[START Provided records]
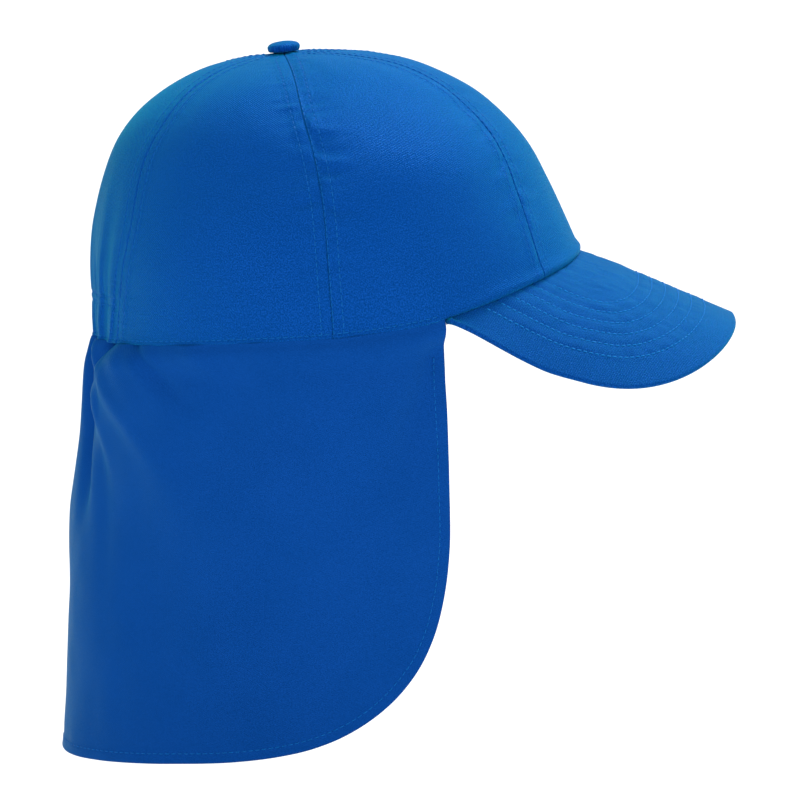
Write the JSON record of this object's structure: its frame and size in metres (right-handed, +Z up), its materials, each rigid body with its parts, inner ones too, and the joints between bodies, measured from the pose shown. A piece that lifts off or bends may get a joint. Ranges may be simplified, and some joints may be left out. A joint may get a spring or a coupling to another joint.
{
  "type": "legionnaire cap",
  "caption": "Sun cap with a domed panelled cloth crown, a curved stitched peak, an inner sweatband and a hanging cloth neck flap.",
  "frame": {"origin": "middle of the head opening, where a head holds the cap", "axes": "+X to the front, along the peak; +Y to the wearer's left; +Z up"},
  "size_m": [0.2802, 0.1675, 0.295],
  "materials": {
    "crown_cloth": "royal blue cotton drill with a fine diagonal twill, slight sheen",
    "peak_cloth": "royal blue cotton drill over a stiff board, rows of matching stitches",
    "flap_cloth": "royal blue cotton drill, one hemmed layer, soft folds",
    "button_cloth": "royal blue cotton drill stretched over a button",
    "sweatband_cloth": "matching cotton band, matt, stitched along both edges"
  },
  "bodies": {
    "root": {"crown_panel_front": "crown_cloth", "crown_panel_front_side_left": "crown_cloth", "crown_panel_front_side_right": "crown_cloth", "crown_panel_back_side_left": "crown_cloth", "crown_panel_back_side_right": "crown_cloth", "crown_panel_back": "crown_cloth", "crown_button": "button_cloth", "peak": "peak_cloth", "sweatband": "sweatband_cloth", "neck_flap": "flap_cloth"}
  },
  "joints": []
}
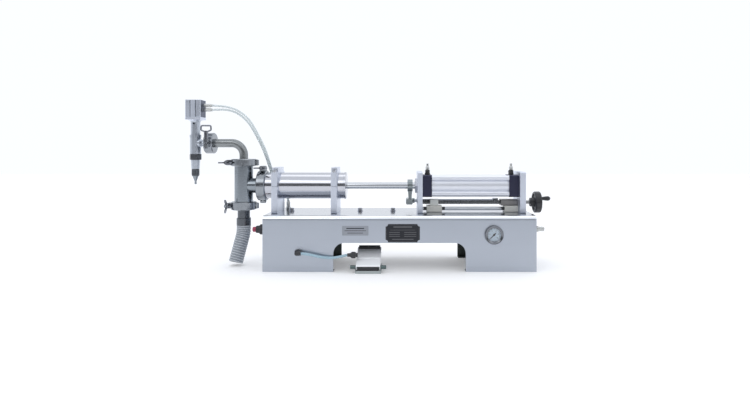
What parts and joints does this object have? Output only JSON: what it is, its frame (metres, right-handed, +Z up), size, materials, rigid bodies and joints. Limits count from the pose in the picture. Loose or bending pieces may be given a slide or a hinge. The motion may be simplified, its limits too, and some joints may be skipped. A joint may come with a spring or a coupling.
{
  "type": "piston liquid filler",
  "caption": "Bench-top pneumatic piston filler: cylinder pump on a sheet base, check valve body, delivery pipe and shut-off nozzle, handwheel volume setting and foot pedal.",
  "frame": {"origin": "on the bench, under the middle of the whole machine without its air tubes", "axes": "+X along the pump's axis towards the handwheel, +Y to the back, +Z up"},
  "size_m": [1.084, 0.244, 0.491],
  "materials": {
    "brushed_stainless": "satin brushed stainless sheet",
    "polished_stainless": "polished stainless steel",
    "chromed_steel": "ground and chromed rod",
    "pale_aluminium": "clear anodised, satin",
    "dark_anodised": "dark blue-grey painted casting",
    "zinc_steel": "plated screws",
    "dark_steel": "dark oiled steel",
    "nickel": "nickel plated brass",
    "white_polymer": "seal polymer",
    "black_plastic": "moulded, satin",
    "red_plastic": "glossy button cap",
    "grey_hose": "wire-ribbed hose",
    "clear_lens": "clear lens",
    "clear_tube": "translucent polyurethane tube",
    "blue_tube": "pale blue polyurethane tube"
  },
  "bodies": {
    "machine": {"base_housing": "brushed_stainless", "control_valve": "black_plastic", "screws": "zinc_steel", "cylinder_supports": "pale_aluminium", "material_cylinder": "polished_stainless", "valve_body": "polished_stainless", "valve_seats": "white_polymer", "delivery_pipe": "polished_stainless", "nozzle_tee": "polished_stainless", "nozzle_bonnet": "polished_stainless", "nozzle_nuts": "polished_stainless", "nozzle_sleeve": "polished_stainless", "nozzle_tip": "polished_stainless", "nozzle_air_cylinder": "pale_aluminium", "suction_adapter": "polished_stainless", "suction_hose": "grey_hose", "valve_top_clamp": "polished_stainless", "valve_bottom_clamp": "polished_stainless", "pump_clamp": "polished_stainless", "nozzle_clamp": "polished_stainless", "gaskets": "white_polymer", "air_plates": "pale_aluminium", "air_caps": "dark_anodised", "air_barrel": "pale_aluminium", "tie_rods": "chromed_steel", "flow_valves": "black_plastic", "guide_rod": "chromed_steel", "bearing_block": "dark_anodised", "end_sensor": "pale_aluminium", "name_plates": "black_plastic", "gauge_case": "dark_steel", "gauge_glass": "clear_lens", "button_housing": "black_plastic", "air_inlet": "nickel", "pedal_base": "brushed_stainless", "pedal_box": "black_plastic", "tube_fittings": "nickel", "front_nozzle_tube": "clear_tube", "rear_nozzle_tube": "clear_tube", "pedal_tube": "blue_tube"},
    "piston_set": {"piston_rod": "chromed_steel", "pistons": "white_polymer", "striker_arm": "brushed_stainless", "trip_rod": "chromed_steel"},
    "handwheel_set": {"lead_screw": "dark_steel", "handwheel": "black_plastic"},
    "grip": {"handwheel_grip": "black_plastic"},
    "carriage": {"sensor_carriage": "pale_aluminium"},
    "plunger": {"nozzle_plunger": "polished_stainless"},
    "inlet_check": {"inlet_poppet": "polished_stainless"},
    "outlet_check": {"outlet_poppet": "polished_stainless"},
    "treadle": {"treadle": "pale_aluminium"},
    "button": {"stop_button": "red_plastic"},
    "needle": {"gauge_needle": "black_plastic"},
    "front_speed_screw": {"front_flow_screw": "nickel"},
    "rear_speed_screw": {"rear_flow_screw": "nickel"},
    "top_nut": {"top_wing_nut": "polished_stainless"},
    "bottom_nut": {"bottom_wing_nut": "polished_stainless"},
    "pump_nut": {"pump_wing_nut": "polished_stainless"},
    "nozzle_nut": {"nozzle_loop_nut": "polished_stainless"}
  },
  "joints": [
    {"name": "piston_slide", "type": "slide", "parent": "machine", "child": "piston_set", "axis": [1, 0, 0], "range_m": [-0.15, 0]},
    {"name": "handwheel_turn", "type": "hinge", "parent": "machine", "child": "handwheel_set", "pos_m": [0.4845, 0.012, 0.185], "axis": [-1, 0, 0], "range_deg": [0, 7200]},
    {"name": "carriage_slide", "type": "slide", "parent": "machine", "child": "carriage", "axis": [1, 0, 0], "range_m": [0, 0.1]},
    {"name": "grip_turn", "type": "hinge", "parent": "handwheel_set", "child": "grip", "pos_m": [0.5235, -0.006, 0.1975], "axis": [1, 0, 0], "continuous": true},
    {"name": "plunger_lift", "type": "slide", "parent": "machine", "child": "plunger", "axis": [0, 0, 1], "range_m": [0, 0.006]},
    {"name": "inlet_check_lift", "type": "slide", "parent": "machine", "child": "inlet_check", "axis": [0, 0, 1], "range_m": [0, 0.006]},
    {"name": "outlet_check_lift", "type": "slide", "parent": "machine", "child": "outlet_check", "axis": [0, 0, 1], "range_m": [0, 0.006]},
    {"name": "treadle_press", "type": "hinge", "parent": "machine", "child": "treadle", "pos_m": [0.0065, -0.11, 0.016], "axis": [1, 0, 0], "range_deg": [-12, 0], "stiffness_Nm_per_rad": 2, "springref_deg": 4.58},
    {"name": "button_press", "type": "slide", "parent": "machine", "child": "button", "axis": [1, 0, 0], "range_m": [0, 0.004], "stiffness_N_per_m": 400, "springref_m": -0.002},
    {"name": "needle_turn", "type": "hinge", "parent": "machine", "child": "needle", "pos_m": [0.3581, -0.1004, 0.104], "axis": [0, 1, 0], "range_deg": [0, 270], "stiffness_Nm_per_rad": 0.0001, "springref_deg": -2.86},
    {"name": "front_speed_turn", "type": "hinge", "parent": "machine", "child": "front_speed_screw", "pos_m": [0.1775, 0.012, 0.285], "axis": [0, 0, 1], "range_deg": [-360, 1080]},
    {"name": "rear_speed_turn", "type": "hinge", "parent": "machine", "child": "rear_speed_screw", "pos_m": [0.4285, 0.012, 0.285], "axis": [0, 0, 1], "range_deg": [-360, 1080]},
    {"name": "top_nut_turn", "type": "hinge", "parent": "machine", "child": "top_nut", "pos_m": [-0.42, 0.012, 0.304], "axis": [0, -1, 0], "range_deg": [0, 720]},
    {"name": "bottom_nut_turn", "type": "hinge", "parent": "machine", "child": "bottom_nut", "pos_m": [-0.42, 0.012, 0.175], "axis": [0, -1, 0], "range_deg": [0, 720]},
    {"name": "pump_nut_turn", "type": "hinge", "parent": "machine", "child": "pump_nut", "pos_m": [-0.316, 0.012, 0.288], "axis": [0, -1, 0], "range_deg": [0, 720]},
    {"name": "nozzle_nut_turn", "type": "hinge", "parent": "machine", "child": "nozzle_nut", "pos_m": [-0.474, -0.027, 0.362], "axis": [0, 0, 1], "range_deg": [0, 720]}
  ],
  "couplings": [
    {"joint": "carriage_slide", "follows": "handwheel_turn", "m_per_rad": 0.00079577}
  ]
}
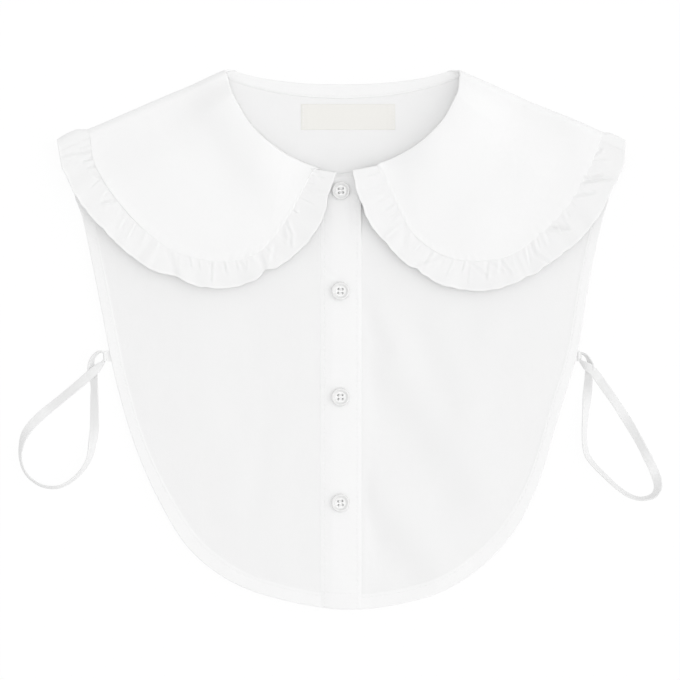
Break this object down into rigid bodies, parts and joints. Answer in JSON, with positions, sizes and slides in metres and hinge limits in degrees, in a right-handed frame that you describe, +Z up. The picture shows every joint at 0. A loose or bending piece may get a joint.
[END Provided records]
→ **Requirement**: From the records, copy every line that has the string "joints" in it.

→ **Output for this task**:
Write the JSON record of this object's structure: its frame and size in metres (right-handed, +Z up), its materials, each rigid body with its parts, inner ones too, and the joints between bodies, measured from the pose shown. A piece that lifts off or bends may get a joint. Ranges may be simplified, and some joints may be left out. A joint may get a spring or a coupling to another joint.
  "joints": []
What parts and joints does this object have? Output only JSON: what it is, its frame (metres, right-handed, +Z up), size, materials, rigid bodies and joints. Limits count from the pose in the picture. Loose or bending pieces may be given a slide or a hinge. The motion may be simplified, its limits too, and some joints may be skipped. A joint may come with a spring or a coupling.
  "joints": [
Break this object down into rigid bodies, parts and joints. Answer in JSON, with positions, sizes and slides in metres and hinge limits in degrees, in a right-handed frame that you describe, +Z up. The picture shows every joint at 0. A loose or bending piece may get a joint.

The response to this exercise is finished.